Now, questions for the Dangote group too: what is the career progression plan for these graduate drivers? Can a well-polished graduate driver ever become a Manager or Supervisor? Or will he remain a steering manipulator throughout his entire career in the organization? What are the incentives to make these drivers abide by the rules you teach them in the academy? I have some advice: The drivers, upon completion of their course, should be absorbed into the company’s organizational structure like any other entry level graduate. There should be yearly appraisals and promotion for performing drivers like it would do to any other staff. Performance may be tied to number of accident-free journeys a driver makes, in addition to other measures. The company may also consider as incentives hire purchase schemes for its drivers. Right of first refusal may also be given to drivers ahead of other staff when the company deems it fit to dispose a truck after a number of years of use. For a job that requires high level of energy and mental alertness like driving, adequate holidays should be part of these drivers working condition. Of course, I am not unaware of the fact that, Dangote being a private organization, has the sole prerogative of drawing its internal policies, including driving policy, but this advisory from an outsider is not totally out of order, especially when we look at the fact that we are all ultimate stakeholders as co-users of the roads Dangote drivers will ply.
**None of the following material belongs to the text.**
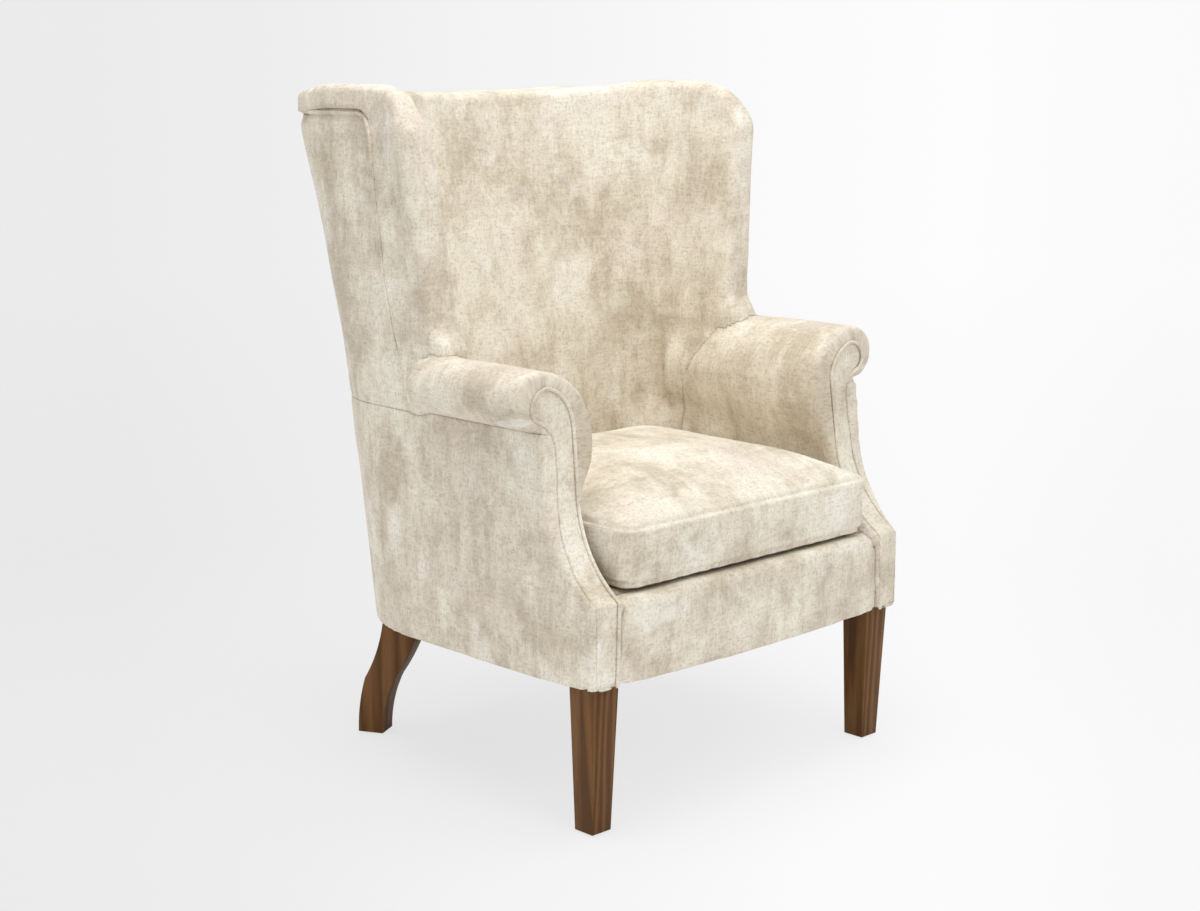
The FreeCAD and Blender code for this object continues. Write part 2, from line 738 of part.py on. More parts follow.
welt_band = high_outer(-welt_proud - border_proud).cut(high_outer(0.0))
welt_line = recess_profile(-welt_width / 2).cut(recess_profile(welt_width / 2))
welt_room = box(back_seam_half_width, body_half_width + overrun, recess_mid_depth, overall_depth,
                recess_high_height - recess_corner_radius, wing_height)
wing_welt = welt_band.common(welt_line).common(welt_room)
export_pair("wing_welt", wing_welt)

# Inside back and wings
back_cover = without(back_cover_form, [back_padding_form, around, around_low, wing_welt, mirrored(wing_welt)])
back_padding = without(back_padding_form, hollows + [around, around_low])

# Wood frame
layer = panel_thick + layer_gap
room_outer = high_outer(layer).fuse(low_outer(layer))
web_layer = back_pad + layer_gap
room = room_outer.cut(inner_space(-wing_pad - layer_gap, -web_layer - web_thick - layer_gap))
slab = turned_slab(-overall_depth, overall_depth, leg_height, crest_high)
slabs = [slab, mirrored(slab)]
post_ring = high_outer(layer).cut(high_outer(layer + post_deep))
post_ring = post_ring.fuse(low_outer(layer).cut(low_outer(layer + post_deep)))
behind = box(0, body_half_width, wing_mid_depth, overall_depth, leg_height, wing_height)
back_post = slab.common(post_ring).common(behind).cut(
    inner_space(-wing_pad - layer_gap, -web_layer - web_thick - layer_gap))

rail_ring = low_outer(layer).cut(low_outer(layer + rail_thick))
rail_ring = rail_ring.common(box(-body_half_width, body_half_width, arm_pad + layer_gap + arm_post_depth,
                                 overall_depth, leg_height, leg_height + rail_height)).cut(slabs)
side_rail = [r for r in rail_ring.Solids if r.CenterOfMass.x > back_seam_half_width][0]
rear_rail = [r for r in rail_ring.Solids if abs(r.CenterOfMass.x) < layer_gap][0]

frame_top = room.common(wing_profile(wing_roll + layer_gap, top_roll))
top_ring = frame_top.common(box(-body_half_width, body_half_width, 0, overall_depth,
                                crest_low, crest_high)).cut(slabs)
wing_rail = [r for r in top_ring.Solids if r.CenterOfMass.x > back_seam_half_width / 2][0]
crest_rail = [r for r in top_ring.Solids if abs(r.CenterOfMass.x) < layer_gap][0]
lumbar_ring = room.common(inner_space(-wing_pad, -web_layer - web_thick - rail_thick))
lumbar_ring = lumbar_ring.common(box(-body_half_width, body_half_width, wing_mid_depth, overall_depth,
                                     lumbar_low, lumbar_high)).cut(slabs)
lumbar_rail = [r for r in lumbar_ring.Solids if abs(r.CenterOfMass.x) < layer_gap][0]

front_rail = box(-arm_post_inner, arm_post_inner, border_pad + layer_gap,
                 border_pad + layer_gap + rail_thick, leg_height, leg_height + rail_height)
arm_post = arm_front(arm_pad + layer_gap).cut(arm_front(arm_pad + layer_gap + arm_post_depth))
arm_post = arm_post.common(box(arm_post_inner, arm_post_outer, 0, wing_mid_depth, leg_height, arm_rail_low))
arm_layer = arm_pad + layer_gap
scroll_rail = arm_form(arm_layer).common(
    box(seat_half_width, body_half_width + overrun, 0, roll_end_depth, arm_rail_low, arm_rail_high))
tail = box(arm_rail_inner, arm_rail_outer, roll_end_depth - 2 * arm_layer, overall_depth,
           arm_rail_low, arm_rail_high)
arm_rail = scroll_rail.fuse(tail.common(room_outer).cut(slab)).removeSplitter()
arm_rail = max(arm_rail.Solids, key=lambda r: r.Volume)
wing_foot = box(0, body_half_width, wing_toe_depth + wing_roll + layer_gap,
                wing_toe_depth + wing_roll + wing_post_width, arm_rail_high, wing_toe_height)
wing_stem = wing_profile(wing_roll + layer_gap).cut(wing_profile(wing_roll + wing_post_width))
wing_stem = wing_stem.common(box(0, body_half_width, 0, overall_depth, wing_toe_height, crest_low))
wing_post = wing_foot.fuse(wing_stem).common(room).removeSplitter()

block_y = border_pad + layer_gap + rail_thick
block_points = [at(arm_post_inner, block_y, block_low), at(arm_post_inner - block_leg, block_y, block_low),
                at(arm_post_inner, block_y + block_leg, block_low)]
block = Part.Face(Part.makePolygon(block_points + block_points[:1])).extrude(V(0, 0, block_high - block_low))
block = block.common(box(0, arm_post_inner, 0, arm_layer + arm_post_depth, block_low, block_high))

# Legs, bolts, glides and dowels
front_leg = tapered_leg((front_leg_outer_top, front_leg_depth_top), front_leg_top,
                        (front_leg_outer_foot, front_leg_depth_foot), front_foot)
rear_leg = sabre_leg()
front_x, front_depth = (front_leg_outer_top - front_leg_top / 2, front_leg_depth_top + front_leg_top / 2)
rear_x, rear_depth = leg_place((rear_leg_back_top + rear_leg_front_top) / 2, rear_leg_thick / 2)
up = V(0, 0, 1)
bolts = [cylinder(bolt_radius, bolt_up + bolt_down, at(x, depth, leg_height - bolt_down), up)
         for x, depth in ((front_x, front_depth), (rear_x, rear_depth))]
foot_x = front_leg_outer_foot - front_foot / 2
foot_depth = front_leg_depth_foot + front_foot / 2
heel_x, heel_depth = leg_place(rear_foot_length / 2, rear_leg_thick / 2)
glides = [cylinder(glide_radius, glide_height, at(x, depth, 0), up)
          for x, depth in ((foot_x, foot_depth), (heel_x, heel_depth))]
dowel_depth = border_pad + layer_gap + rail_thick / 2
dowel_x = arm_post_inner - dowel_length / 2
dowels = [cylinder(dowel_radius, dowel_length, at(dowel_x, dowel_depth, z), V(1, 0, 0))
          for z in dowel_heights]
both_bolts = bolts + [mirrored(b) for b in bolts]
both_dowels = dowels + [mirrored(d) for d in dowels]

export_pair("front_leg", front_leg.cut(bolts))
export_pair("rear_leg", rear_leg.cut(bolts))
export("leg_bolts", Part.makeCompound(both_bolts))
export("leg_glides", Part.makeCompound(glides + [mirrored(g) for g in glides]))
export("frame_dowels", Part.makeCompound(both_dowels))
export("front_seat_rail", front_rail.cut(both_dowels))
export("rear_seat_rail", rear_rail)
export_pair("side_seat_rail", side_rail)
export_pair("arm_post", arm_post.cut(bolts + dowels))
export_pair("arm_rail", arm_rail)
export_pair("back_post", back_post.cut(bolts))
export_pair("wing_post", wing_post)
export_pair("wing_rail", wing_rail)
export("crest_rail", crest_rail)
export("lumbar_rail", lumbar_rail)
export("seat_corner_blocks", Part.makeCompound([block, mirrored(block)]))

# Seat springs, their clips and the back webbing
spring_places = [(i - (spring_count - 1) / 2) * spring_spacing for i in range(spring_count)]
export("seat_springs", Part.makeCompound([sinuous_spring(x) for x in spring_places]))
clips = [spring_clip(x, spring_front, 1) for x in spring_places]
clips += [spring_clip(x, spring_rear(x), -1) for x in spring_places]
export("spring_clips", Part.makeCompound(clips))
web_shell = inner_space(-wing_pad, -web_layer - web_thick).cut(inner_space(-wing_pad - web_thick, -web_layer))
webs = []
for i in range(web_count):
    x = (i - (web_count - 1) / 2) * web_spacing
    strip = box(x - web_width / 2, x + web_width / 2, wing_mid_depth, overall_depth, lumbar_low, crest_high)
    webs.append(web_shell.common(strip))
export("back_webbing", Part.makeCompound(webs))

# Upholstery of the inside back
frame_right = [arm_rail, wing_post, wing_rail, back_post]
frame_all = frame_right + [mirrored(f) for f in frame_right]
export("back_cover", without(back_cover, frame_all))
export("back_padding", without(back_padding, frame_all + [wing_welt, mirrored(wing_welt)]))

# Front border
border = front_border()
export("front_border", border)

# Arms
arm_padding_form = arm_form(cover_thick, arm_edge_radius - cover_thick / 2)
arm_hollow = arm_form(arm_pad)
outline = facing_outline()
facing_face = outline.makeOffset2D(-welt_width)
pocket = through(outline).common(arm_front(-welt_proud).cut(arm_front(facing_thick)))
facing = through(facing_face).common(arm_front(-facing_proud).cut(arm_front(facing_thick)))
facing_welt = pocket.cut(through(facing_face))
behind_seam = box(0, body_half_width, seam_foot_depth, overall_depth, 0, arm_height)
below = box(0, body_half_width + overrun, 0, overall_depth, 0, leg_height)
not_arm = [back_cover_form, behind_seam, below, pocket, outside_arm, arm_rail, wing_post, border]
front_strip = front_strip.common(arm_front())
arm_cover = without(arm_cover_form.fuse(front_strip), [arm_padding_form] + not_arm)
arm_padding = without(arm_padding_form, [arm_hollow] + not_arm)
export_pair("arm_cover", arm_cover)
export_pair("arm_padding", arm_padding)
export_pair("arm_facing", facing)
export_pair("facing_welt", facing_welt)

# Seat platform and dust cover
deck = box(-seat_half_width, seat_half_width, border_depth, inner_depth_arm, deck_top - deck_thick, deck_top)
export("seat_platform", deck.cut(back_cover_form))
dust = Part.Face(low_plan(leg_height, dust_inset)).extrude(V(0, 0, -dust_thick))
dust = dust.common(box(-body_half_width, body_half_width, dust_inset, overall_depth, 0, leg_height))
legs = [front_leg, rear_leg]
export("dust_cover", without(dust, legs + [mirrored(leg) for leg in legs]))

# Seat cushion with its zip
zip_z = (cushion_low_seam + cushion_high_seam) / 2
zip_floor = cushion_rear - zip_groove_depth


def groove(wall):
    half, high = zip_length / 2 + wall, zip_groove_height / 2 + wall
    return box(-half, half, zip_floor - wall, cushion_rear + overrun, zip_z - high, zip_z + high)


whole = cushion_form()
stuffed = cushion_form(cushion_cover_thick)
lining = groove(cushion_cover_thick)
core = stuffed.cut(lining)
export("cushion_cover", whole.cut(groove(0.0)).cut(core))
export("cushion_core", core)
tape = box(-zip_length / 2, zip_length / 2, zip_floor, zip_floor + zip_tape_thick,
           zip_z - zip_groove_height / 2, zip_z + zip_groove_height / 2)
coil = box(-zip_length / 2, zip_length / 2, zip_floor + zip_tape_thick,
           zip_floor + zip_tape_thick + zip_coil_thick, zip_z - zip_coil_height / 2,
           zip_z + zip_coil_height / 2)
export("cushion_zip", tape.fuse(coil).removeSplitter())
slider_y = zip_floor + zip_tape_thick + zip_coil_thick + clip_room
slider_x = -zip_length / 2
slider = box(slider_x, slider_x + slider_length, slider_y, slider_y + slider_thick,
             zip_z - slider_height / 2, zip_z + slider_height / 2)
pull = box(slider_x + slider_length / 2, slider_x + slider_length / 2 + pull_length, slider_y + slider_thick,
           slider_y + slider_thick + clip_thick, zip_z - pull_height / 2, zip_z + pull_height / 2)
export("zip_slider", slider.fuse(pull).removeSplitter())
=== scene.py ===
"""Looks of the upholstered wing armchair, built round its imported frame.

Metres, +Z up, the chair faces -Y and left is -X, as in the frame. The covers are cut from
one skin over the sealed body, so neighbouring pieces always meet at their seams.
"""

import json
import math

import bmesh
import bpy
import numpy as np
from mathutils import Matrix, Vector, kdtree, noise
from mathutils.bvhtree import BVHTree

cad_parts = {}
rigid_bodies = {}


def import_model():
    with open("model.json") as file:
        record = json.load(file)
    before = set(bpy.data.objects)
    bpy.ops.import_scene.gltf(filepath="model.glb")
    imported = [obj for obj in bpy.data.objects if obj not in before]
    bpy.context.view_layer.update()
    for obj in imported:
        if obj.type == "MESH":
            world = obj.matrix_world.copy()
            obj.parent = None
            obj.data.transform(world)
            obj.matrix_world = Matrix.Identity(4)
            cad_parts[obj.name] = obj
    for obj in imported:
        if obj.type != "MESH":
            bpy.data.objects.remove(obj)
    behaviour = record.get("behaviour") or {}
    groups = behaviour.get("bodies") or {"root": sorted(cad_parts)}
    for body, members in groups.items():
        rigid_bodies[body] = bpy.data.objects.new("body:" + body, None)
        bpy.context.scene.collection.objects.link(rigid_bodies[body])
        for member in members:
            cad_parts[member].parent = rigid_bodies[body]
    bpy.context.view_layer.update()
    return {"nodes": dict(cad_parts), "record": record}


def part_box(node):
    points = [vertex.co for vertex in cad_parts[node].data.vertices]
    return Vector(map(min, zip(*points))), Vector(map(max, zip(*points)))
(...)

Doing the same thing over and over again and expecting different results, Albert Einstein said many years ago, is insanity. Dangote group’s initiative is a welcome idea if all the potential loopholes are addressed, and other heavy truck owners consider similar initiative (not necessarily employing graduates only) it may go a long way in bringing the needed sanity to our roads. Rather than descend heavily on the Forbes Billionaire, we should look at the bigger picture and encourage him. I fully endorse the scheme.